SOURCE EXCERPT:
——
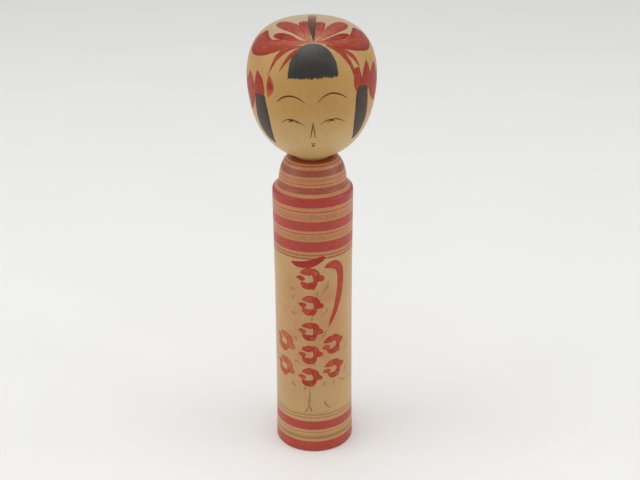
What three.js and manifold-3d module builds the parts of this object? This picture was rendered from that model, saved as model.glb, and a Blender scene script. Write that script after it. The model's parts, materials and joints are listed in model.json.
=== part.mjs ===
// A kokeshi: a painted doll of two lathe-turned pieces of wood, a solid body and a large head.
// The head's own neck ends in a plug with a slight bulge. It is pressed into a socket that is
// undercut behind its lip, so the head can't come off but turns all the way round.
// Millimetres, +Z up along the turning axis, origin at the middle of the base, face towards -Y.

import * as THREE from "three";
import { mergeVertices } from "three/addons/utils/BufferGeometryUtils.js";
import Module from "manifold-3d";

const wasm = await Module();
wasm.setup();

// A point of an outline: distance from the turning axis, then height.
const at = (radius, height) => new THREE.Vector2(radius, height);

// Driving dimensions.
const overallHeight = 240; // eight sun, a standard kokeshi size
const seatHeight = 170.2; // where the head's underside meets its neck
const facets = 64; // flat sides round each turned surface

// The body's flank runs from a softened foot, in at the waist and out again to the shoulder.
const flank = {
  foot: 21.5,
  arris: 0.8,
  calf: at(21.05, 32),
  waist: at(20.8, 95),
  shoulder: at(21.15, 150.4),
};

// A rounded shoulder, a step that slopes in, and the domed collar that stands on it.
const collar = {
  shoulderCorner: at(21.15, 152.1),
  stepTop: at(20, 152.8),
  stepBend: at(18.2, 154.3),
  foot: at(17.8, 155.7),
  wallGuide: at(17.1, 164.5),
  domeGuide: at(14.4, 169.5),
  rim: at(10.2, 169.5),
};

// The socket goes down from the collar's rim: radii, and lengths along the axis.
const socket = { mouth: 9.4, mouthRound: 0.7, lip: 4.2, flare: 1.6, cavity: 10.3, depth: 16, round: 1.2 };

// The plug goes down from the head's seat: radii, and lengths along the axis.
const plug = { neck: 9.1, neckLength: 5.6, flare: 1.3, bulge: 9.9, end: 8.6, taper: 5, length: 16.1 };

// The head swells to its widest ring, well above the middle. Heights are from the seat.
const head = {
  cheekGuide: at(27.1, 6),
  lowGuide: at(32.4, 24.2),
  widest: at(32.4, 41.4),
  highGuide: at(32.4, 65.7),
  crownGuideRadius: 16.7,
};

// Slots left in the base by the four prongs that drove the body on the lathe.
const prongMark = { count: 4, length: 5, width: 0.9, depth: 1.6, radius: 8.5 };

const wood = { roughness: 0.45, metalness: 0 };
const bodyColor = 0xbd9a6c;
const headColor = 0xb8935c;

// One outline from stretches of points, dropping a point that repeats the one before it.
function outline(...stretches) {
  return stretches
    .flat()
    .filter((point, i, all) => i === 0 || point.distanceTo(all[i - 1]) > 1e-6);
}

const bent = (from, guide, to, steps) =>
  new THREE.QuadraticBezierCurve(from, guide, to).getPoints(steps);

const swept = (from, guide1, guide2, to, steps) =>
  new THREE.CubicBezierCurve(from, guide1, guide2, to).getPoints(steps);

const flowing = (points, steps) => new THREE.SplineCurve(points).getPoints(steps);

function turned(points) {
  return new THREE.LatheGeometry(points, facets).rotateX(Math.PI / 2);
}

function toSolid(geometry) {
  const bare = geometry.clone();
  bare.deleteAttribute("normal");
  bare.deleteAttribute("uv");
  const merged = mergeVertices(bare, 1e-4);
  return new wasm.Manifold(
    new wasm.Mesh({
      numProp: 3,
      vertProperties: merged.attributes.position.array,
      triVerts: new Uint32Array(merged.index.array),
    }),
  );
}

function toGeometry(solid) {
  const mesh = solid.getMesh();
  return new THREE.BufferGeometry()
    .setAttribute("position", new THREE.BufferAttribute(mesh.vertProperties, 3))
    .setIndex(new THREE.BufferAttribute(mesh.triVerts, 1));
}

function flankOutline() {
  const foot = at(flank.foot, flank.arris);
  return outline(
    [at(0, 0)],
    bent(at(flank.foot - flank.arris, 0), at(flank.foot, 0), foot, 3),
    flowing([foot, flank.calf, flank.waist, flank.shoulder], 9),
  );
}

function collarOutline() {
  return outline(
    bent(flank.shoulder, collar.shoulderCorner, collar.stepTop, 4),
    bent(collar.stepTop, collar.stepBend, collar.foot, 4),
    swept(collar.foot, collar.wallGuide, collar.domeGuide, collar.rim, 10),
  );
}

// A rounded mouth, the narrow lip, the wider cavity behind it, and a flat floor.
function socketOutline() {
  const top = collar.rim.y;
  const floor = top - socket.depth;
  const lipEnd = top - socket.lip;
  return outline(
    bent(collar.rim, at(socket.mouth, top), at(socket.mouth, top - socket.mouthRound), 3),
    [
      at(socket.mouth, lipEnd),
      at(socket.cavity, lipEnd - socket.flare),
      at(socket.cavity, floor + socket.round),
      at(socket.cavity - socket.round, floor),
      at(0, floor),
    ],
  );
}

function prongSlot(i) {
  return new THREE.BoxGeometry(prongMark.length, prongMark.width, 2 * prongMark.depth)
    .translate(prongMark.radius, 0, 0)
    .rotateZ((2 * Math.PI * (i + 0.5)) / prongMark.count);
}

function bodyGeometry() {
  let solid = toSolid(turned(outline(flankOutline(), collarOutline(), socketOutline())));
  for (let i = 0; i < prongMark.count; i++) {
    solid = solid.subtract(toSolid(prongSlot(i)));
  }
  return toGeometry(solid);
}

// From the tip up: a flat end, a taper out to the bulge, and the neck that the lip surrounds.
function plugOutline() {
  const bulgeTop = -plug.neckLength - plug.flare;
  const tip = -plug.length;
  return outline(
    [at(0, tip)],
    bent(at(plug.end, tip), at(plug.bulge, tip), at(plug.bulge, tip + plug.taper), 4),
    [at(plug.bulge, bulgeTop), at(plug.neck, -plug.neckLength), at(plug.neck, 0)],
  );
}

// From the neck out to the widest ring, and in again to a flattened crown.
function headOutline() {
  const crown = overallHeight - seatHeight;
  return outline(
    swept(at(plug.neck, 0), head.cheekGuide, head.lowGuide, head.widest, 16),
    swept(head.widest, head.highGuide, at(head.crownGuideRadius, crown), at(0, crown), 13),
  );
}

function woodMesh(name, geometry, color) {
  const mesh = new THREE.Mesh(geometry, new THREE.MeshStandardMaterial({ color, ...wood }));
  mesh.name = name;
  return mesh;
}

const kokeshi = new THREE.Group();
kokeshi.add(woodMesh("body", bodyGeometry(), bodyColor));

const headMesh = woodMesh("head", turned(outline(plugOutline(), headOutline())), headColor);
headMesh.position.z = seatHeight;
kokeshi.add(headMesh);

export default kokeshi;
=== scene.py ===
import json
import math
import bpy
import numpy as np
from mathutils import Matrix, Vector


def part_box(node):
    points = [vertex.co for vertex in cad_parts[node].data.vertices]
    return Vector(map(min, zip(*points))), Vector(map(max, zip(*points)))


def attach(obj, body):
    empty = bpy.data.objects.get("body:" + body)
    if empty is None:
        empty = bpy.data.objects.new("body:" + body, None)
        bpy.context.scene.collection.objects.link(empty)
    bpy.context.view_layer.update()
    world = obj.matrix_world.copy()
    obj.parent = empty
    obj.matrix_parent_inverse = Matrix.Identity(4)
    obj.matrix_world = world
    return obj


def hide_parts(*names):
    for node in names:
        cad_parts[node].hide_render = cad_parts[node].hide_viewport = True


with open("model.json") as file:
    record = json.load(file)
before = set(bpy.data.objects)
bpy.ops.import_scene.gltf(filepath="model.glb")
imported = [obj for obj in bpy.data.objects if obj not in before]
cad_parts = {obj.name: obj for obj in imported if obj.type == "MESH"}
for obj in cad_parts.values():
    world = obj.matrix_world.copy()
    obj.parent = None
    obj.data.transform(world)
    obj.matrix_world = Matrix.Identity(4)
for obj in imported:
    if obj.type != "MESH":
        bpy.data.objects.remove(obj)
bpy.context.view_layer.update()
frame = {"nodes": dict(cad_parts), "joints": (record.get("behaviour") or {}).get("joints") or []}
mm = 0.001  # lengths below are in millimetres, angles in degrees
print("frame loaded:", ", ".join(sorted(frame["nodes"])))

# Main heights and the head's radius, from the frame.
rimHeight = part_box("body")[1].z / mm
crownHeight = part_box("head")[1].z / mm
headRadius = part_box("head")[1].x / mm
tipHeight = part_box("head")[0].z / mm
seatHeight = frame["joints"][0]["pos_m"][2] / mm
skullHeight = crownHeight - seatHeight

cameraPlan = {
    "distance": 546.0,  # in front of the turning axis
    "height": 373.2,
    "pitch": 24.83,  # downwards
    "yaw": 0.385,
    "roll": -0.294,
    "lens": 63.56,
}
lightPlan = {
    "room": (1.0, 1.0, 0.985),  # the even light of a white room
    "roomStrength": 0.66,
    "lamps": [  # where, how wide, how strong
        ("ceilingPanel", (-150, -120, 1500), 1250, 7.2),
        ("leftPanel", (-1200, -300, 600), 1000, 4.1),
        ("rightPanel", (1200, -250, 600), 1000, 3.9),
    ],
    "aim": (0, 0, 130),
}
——
Take the line that contains "function woodMesh(name, geometry, color)", the line that contains "for node in", and all lines between, and give them again exactly; include no other line.

function woodMesh(name, geometry, color) {
  const mesh = new THREE.Mesh(geometry, new THREE.MeshStandardMaterial({ color, ...wood }));
  mesh.name = name;
  return mesh;
}

const kokeshi = new THREE.Group();
kokeshi.add(woodMesh("body", bodyGeometry(), bodyColor));

const headMesh = woodMesh("head", turned(outline(plugOutline(), headOutline())), headColor);
headMesh.position.z = seatHeight;
kokeshi.add(headMesh);

export default kokeshi;
=== scene.py ===
import json
import math
import bpy
import numpy as np
from mathutils import Matrix, Vector


def part_box(node):
    points = [vertex.co for vertex in cad_parts[node].data.vertices]
    return Vector(map(min, zip(*points))), Vector(map(max, zip(*points)))


def attach(obj, body):
    empty = bpy.data.objects.get("body:" + body)
    if empty is None:
        empty = bpy.data.objects.new("body:" + body, None)
        bpy.context.scene.collection.objects.link(empty)
    bpy.context.view_layer.update()
    world = obj.matrix_world.copy()
    obj.parent = empty
    obj.matrix_parent_inverse = Matrix.Identity(4)
    obj.matrix_world = world
    return obj


def hide_parts(*names):
    for node in names:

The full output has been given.